— start Entries —

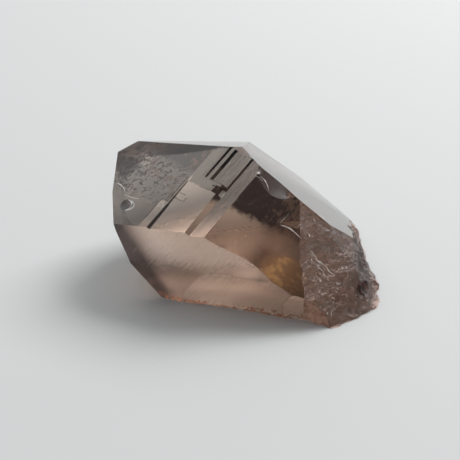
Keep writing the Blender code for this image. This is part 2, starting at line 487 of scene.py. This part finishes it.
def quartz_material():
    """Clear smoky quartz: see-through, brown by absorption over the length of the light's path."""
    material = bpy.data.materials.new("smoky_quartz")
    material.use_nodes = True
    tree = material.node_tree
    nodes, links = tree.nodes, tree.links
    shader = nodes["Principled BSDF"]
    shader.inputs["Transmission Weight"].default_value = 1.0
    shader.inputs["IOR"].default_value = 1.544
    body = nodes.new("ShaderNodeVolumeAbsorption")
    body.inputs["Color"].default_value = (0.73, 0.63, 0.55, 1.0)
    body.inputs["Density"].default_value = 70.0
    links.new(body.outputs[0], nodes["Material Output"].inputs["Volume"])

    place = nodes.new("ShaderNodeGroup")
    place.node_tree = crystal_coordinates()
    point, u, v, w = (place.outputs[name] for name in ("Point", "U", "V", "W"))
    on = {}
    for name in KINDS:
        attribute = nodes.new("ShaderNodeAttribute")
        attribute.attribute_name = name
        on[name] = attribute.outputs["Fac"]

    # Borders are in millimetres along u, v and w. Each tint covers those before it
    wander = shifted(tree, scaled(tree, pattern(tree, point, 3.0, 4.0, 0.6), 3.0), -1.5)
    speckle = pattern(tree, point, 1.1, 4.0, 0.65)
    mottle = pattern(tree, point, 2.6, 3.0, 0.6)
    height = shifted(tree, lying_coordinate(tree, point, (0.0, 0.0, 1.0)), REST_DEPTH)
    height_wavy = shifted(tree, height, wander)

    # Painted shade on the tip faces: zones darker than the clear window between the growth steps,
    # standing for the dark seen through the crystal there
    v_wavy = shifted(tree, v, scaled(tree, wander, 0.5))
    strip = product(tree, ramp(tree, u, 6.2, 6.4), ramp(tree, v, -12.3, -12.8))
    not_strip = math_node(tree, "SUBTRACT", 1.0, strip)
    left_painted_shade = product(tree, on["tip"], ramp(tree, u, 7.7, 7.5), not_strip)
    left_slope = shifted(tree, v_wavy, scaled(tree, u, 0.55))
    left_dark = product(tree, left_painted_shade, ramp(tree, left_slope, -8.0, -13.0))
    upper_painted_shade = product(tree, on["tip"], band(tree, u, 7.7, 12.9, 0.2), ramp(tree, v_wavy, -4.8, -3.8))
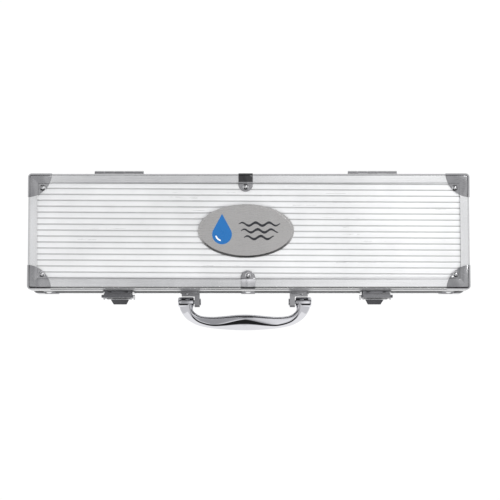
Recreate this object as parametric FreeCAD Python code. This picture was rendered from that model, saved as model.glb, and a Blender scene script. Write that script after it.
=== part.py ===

— end Entries —

| Task to complete |
Write out the data again, exactly and in full.

| Response |
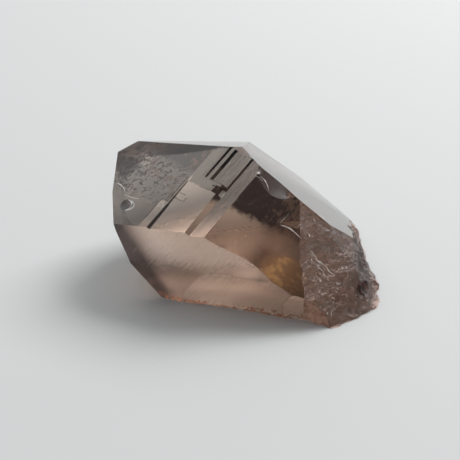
Keep writing the Blender code for this image. This is part 2, starting at line 487 of scene.py. This part finishes it.
def quartz_material():
    """Clear smoky quartz: see-through, brown by absorption over the length of the light's path."""
    material = bpy.data.materials.new("smoky_quartz")
    material.use_nodes = True
    tree = material.node_tree
    nodes, links = tree.nodes, tree.links
    shader = nodes["Principled BSDF"]
    shader.inputs["Transmission Weight"].default_value = 1.0
    shader.inputs["IOR"].default_value = 1.544
    body = nodes.new("ShaderNodeVolumeAbsorption")
    body.inputs["Color"].default_value = (0.73, 0.63, 0.55, 1.0)
    body.inputs["Density"].default_value = 70.0
    links.new(body.outputs[0], nodes["Material Output"].inputs["Volume"])

    place = nodes.new("ShaderNodeGroup")
    place.node_tree = crystal_coordinates()
    point, u, v, w = (place.outputs[name] for name in ("Point", "U", "V", "W"))
    on = {}
    for name in KINDS:
        attribute = nodes.new("ShaderNodeAttribute")
        attribute.attribute_name = name
        on[name] = attribute.outputs["Fac"]

    # Borders are in millimetres along u, v and w. Each tint covers those before it
    wander = shifted(tree, scaled(tree, pattern(tree, point, 3.0, 4.0, 0.6), 3.0), -1.5)
    speckle = pattern(tree, point, 1.1, 4.0, 0.65)
    mottle = pattern(tree, point, 2.6, 3.0, 0.6)
    height = shifted(tree, lying_coordinate(tree, point, (0.0, 0.0, 1.0)), REST_DEPTH)
    height_wavy = shifted(tree, height, wander)

    # Painted shade on the tip faces: zones darker than the clear window between the growth steps,
    # standing for the dark seen through the crystal there
    v_wavy = shifted(tree, v, scaled(tree, wander, 0.5))
    strip = product(tree, ramp(tree, u, 6.2, 6.4), ramp(tree, v, -12.3, -12.8))
    not_strip = math_node(tree, "SUBTRACT", 1.0, strip)
    left_painted_shade = product(tree, on["tip"], ramp(tree, u, 7.7, 7.5), not_strip)
    left_slope = shifted(tree, v_wavy, scaled(tree, u, 0.55))
    left_dark = product(tree, left_painted_shade, ramp(tree, left_slope, -8.0, -13.0))
    upper_painted_shade = product(tree, on["tip"], band(tree, u, 7.7, 12.9, 0.2), ramp(tree, v_wavy, -4.8, -3.8))
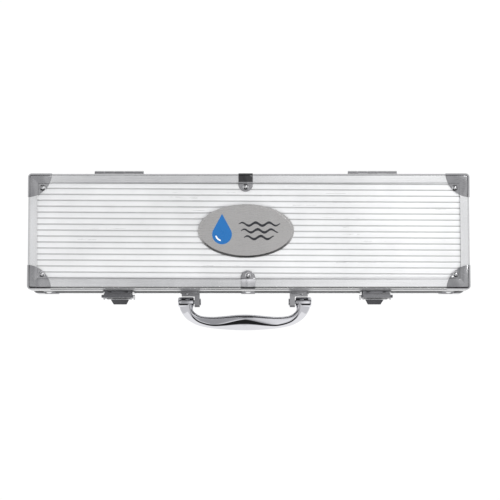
Recreate this object as parametric FreeCAD Python code. This picture was rendered from that model, saved as model.glb, and a Blender scene script. Write that script after it.
=== part.py ===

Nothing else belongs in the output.